Om het onderzoek te verrichten is gebruik gemaakt van verschillende bronnen. Met experts op het gebied van de verzekeringscriminaliteit en van de verzekeringsbranche zijn eerst orinterende gesprekken gevoerd. Vervolgens zijn diverse overzichten met statistisch materiaal op het terrein van verzekeringen geraadpleegd alsmede de jaarverslagen van diverse verzekeringsmaatschappijen. Ook zijn enkele grote verzekeringsmaatschappijen telefonisch benaderd met de vraag of zij beschikten over rapportages, berichten of analyses over verzekeringsfraudes. Tevens zijn door de Stichting CIS uit Rotterdam, een instantie die alle schadegevallen van de gezamenlijke verzekeringsmaatschappijen registreert, een selectie van (35) originele dossiers van fraudezaken uit de voorbije jaren aan de onderzoeker ter beschikking gesteld. Ook zijn door Centraal Beheer twee fraudezaken aangeleverd. Verder is door de Economische Controle Dienst, in het bijzonder het WABB-team Noot , informatie verstrekt over het afgesloten en het thans lopende opsporingsonderzoek tegen frauderende tussenpersonen en verzekeringsmaatschappijen. Tenslotte is in alle dossiers van recherchezaken die wij van de regiokorpsen en andere opsporingsdiensten hebben ontvangen, nagegaan of er sprake was van gevallen van verzekeringsfraude. Vanzelfsprekend is de spaarzame wetenschappelijke literatuur op dit terrein bestudeerd.

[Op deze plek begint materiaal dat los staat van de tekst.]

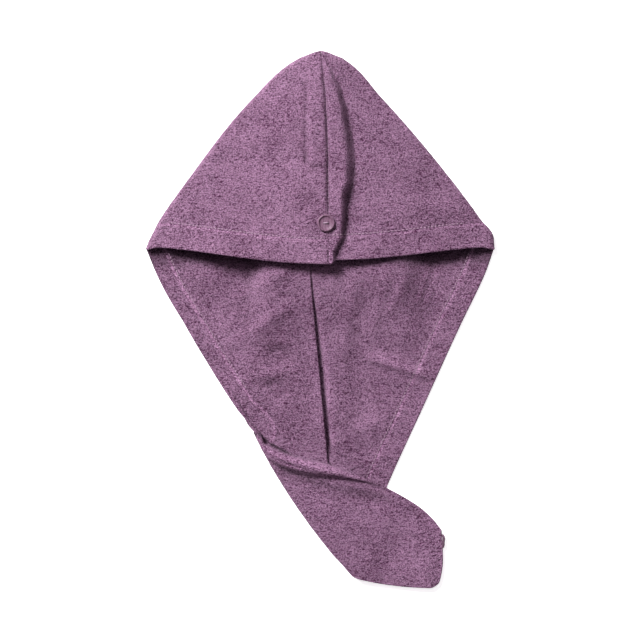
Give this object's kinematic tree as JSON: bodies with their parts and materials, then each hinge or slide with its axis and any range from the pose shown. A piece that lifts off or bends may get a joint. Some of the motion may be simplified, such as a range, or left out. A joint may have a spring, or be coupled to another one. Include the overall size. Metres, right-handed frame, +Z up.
{
  "type": "hair turban towel",
  "caption": "Terry hair turban towel laid flat, nape side up: open puffed hood with a seam and button, and a tail folded across with a cord loop.",
  "frame": {"origin": "centre of the bottom of the bounding box, on the surface that the towel lies on", "axes": "+Y from the tail to the crown, +X to the right seen from above, +Z up from the surface"},
  "size_m": [0.4018, 0.618, 0.0442],
  "materials": {
    "terry": "looped terry pile, dusty purple",
    "button": "satin, dyed to the cloth",
    "thread": "twisted sewing thread",
    "loop": "braided elastic cord"
  },
  "bodies": {
    "root": {"left_panel": "terry", "right_panel": "terry", "button": "button", "button_thread": "thread", "tail_loop": "loop"}
  },
  "joints": []
}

De opzet van dit beperkte deelrapport is als volgt. In het tweede hoofdstuk wordt een schets gegeven van de verzekeringsbranche. Zowel de organisatie van de branche als de ontwikkelingen daarin worden kort toegelicht. Vervolgens worden in hoofdstuk drie de soorten fraudes besproken waarvan verzekeringsmaatschappijen nadeel ondervinden. Er wordt niet ingegaan op de schadeclaims die als gevolg van de veel voorkomende criminaliteit in Nederland worden ingediend bij de verzekeringsmaatschappijen. Waar het hier om gaat zijn die georganiseerde, parasitaire fraudes in kaart te brengen, waarbij het doel van de handelingen is op illegale wijze een (hogere) uitkering van een verzekeringsmaatschappij te verkrijgen. Tevens komen in dit hoofdstuk de problemen aan de orde die er zijn in de aanpak van verzekeringsfraude. Vervolgens wordt in het vierde hoofdstuk de eventuele betrokkenheid van criminele groepen bij verzekeringsfraude nagegaan, voor zover die op grond van het aangeboden materiaal kan worden vastgesteld. In dat hoofdstuk wordt tevens uiteengezet waarom de beantwoording van de eerder vermelde hoofdvragen vrijwel onmogelijk is. De studie wordt afgerond met enkele evaluerende opmerkingen en een opgave van de gebruikte literatuur.